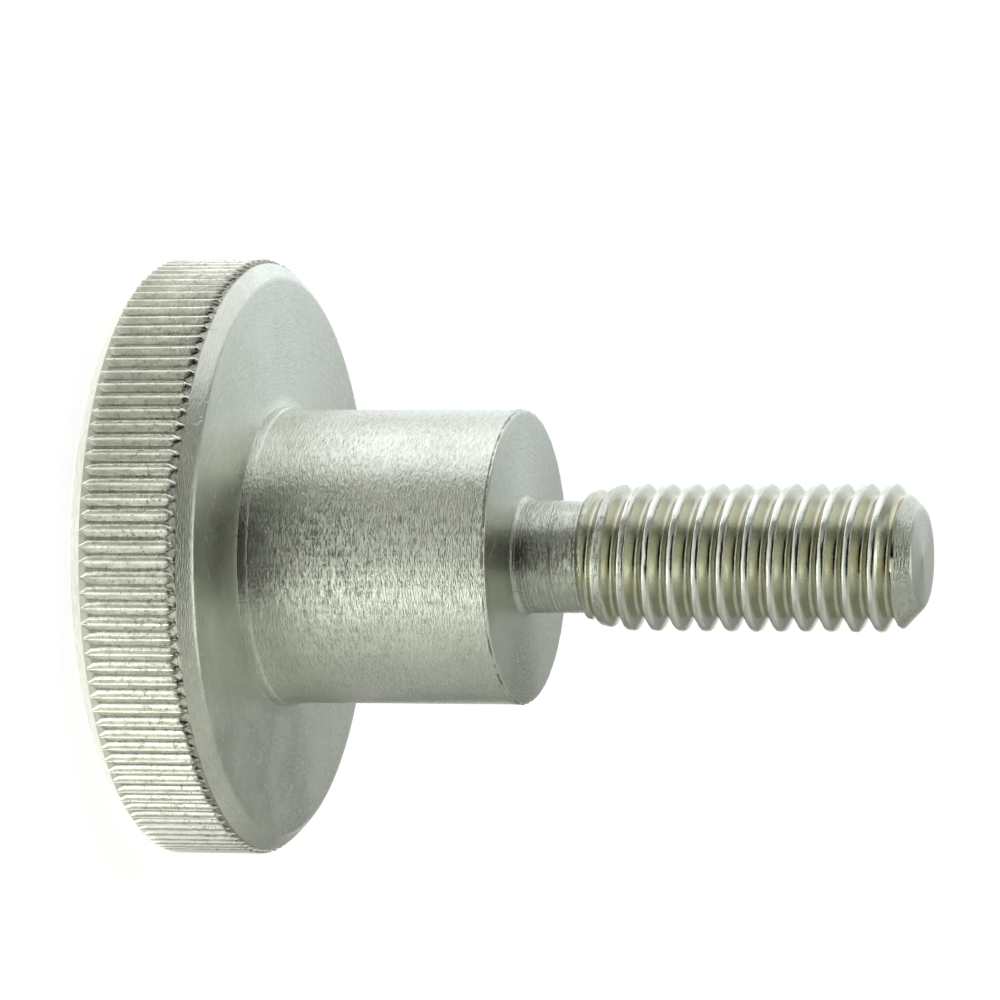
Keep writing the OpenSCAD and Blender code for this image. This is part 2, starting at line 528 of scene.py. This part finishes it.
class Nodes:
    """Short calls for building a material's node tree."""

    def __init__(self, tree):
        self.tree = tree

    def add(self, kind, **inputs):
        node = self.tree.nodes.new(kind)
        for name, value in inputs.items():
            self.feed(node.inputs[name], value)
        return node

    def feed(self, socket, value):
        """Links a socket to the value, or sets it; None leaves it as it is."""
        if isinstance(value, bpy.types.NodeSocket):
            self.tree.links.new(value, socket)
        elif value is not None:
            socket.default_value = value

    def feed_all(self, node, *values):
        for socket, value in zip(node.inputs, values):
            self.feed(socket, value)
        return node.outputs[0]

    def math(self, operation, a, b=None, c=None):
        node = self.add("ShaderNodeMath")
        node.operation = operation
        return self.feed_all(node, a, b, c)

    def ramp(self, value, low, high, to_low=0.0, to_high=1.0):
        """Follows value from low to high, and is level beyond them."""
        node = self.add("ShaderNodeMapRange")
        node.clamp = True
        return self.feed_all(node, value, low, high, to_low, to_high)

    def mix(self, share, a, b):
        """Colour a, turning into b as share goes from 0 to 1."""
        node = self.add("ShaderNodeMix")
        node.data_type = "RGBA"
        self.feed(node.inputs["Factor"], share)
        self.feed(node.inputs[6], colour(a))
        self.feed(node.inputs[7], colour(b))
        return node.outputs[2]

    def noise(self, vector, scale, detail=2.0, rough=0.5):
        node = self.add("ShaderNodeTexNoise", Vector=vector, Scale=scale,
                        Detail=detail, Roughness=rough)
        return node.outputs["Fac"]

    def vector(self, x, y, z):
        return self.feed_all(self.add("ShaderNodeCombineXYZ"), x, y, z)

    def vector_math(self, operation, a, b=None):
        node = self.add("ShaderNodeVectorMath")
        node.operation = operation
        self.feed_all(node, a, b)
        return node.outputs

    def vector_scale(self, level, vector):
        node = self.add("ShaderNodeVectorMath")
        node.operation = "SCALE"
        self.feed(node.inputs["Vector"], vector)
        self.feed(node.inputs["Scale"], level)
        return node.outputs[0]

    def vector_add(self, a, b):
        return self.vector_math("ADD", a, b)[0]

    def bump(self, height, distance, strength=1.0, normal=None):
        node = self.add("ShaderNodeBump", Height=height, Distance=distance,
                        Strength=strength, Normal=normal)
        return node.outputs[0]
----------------
### Problem to solve
Begin with the first line of the listing and copy exactly through the line that contains "socket.default_value = value", please, keeping both ends and leaving out everything after.

### Final answer
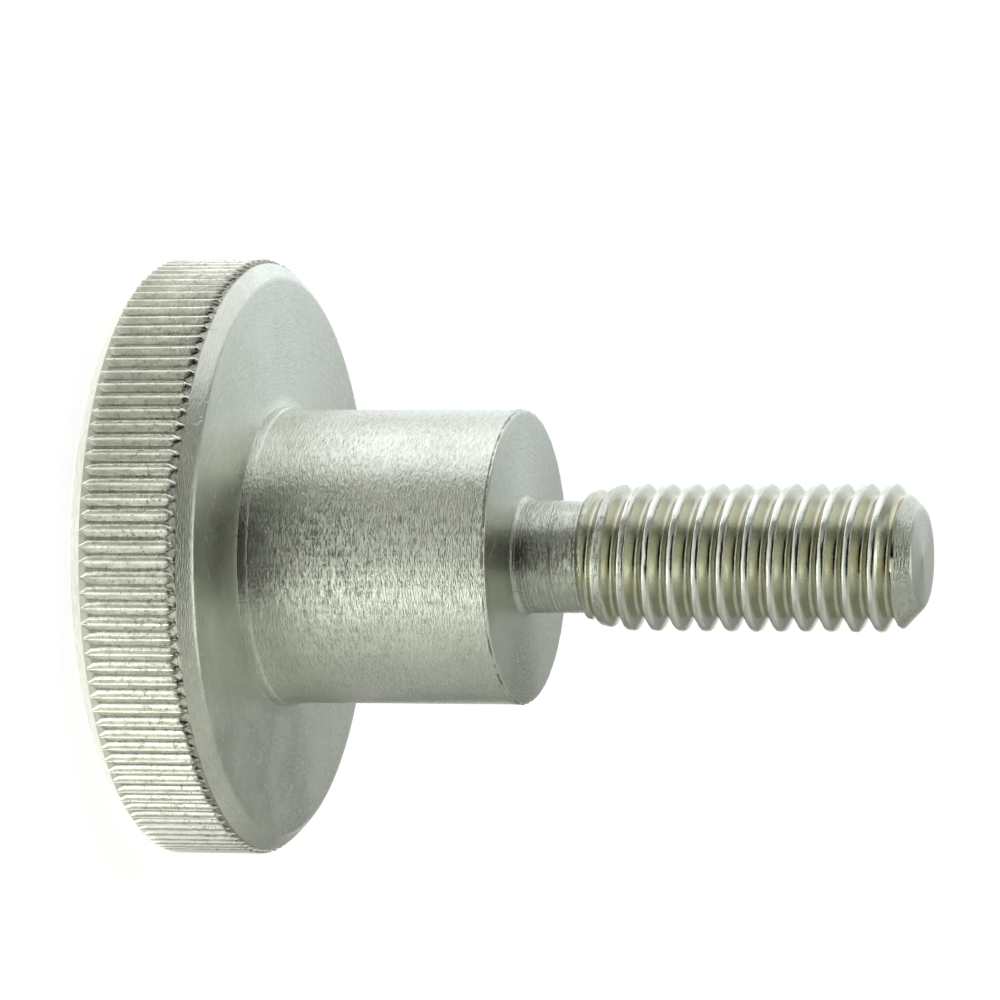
Keep writing the OpenSCAD and Blender code for this image. This is part 2, starting at line 528 of scene.py. This part finishes it.
class Nodes:
    """Short calls for building a material's node tree."""

    def __init__(self, tree):
        self.tree = tree

    def add(self, kind, **inputs):
        node = self.tree.nodes.new(kind)
        for name, value in inputs.items():
            self.feed(node.inputs[name], value)
        return node

    def feed(self, socket, value):
        """Links a socket to the value, or sets it; None leaves it as it is."""
        if isinstance(value, bpy.types.NodeSocket):
            self.tree.links.new(value, socket)
        elif value is not None:
            socket.default_value = value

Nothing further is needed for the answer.